L'interpellation a lieu in extremis et le rassemblement se tient comme prévu avec ses invités de prestige, dont une vingtaine sont parties civiles dans la procédure aux côtés du CNRI (entre autres la Franco-Colombienne et ex-otage des FARC Ingrid Betancourt).

- De 15 à 18 ans pour les complices -

En chemin pour regagner l'Autriche, M. Assadi est arrêté le 1er juillet en Allemagne, où les enquêteurs estiment qu'il ne bénéficie plus de son immunité diplomatique.

Ces derniers sont en possession d'images le montrant le 28 juin à Luxembourg, en train de remettre un paquet contenant la bombe au couple belgo-iranien.

Selon l'accusation, l'enquête a montré qu'Assadi est en réalité un agent du renseignement iranien "agissant sous couverture diplomatique", et qu'il a coordonné ce projet terroriste en s'appuyant sur trois complices, le couple domicilié à Anvers ainsi qu'un ancien poète dissident iranien exilé en Europe.

La femme du couple, Nasimeh Naami, 36 ans, a été condamnée à 18 ans de prison - le tribunal épinglant sa personnalité particulièrement "manipulatrice" - et son compagnon Amir Saadouni (40 ans) à 15 ans.

L'ex-dissident Mehrdad Arefani (57 ans), présenté comme un agent du renseignement iranien agissant depuis la Belgique, écope d'une peine de 17 ans. Seul prévenu présent, il est resté impassible au prononcé de sa condamnation.
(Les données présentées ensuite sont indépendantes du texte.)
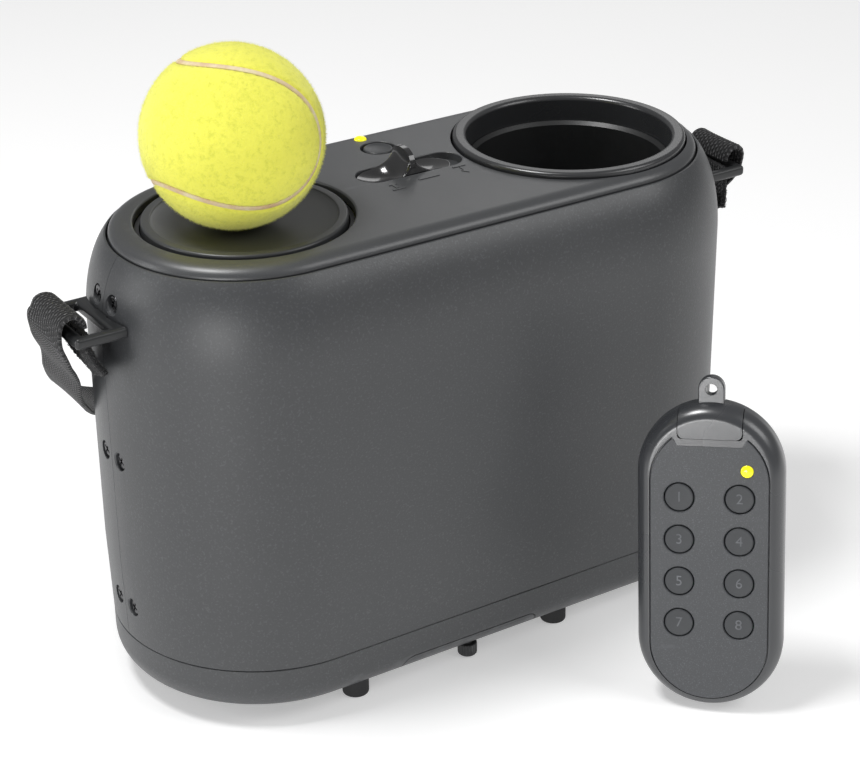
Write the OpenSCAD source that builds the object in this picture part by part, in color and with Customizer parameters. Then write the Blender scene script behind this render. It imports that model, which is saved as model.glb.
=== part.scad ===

Les avocats des parties civiles se sont félicités d'avoir obtenu gain de cause sur "tous les points".

Le tribunal a reconnu "la responsabilité des services secrets iraniens" qui "ont donné la bombe et les ressources financières" permettant de fomenter ce projet, a expliqué l'un d'eux Me Georges-Henri Beauthier.

Cet avocat a dit craindre des "pressions iraniennes importantes" en vue d'un éventuel "marchandage" de prisonniers, alors que la situation d'un universitaire condamné à mort en Iran pour espionnage a suscité l'émotion en Belgique.

Il s'agit du Dr Ahmadreza Djalali, un spécialiste de la médecine d'urgence qui a été professeur invité à l'Université flamande de Bruxelles (VUB). Il a été arrêté lors d'une brève visite en Iran en 2016.

"On s'inquiète bien évidemment de son sort et on continue à demander aux autorités iraniennes de ne pas appliquer la peine de mort", a affirmé jeudi à l'AFP le ministre belge de la Justice Vincent Van Quickenborne.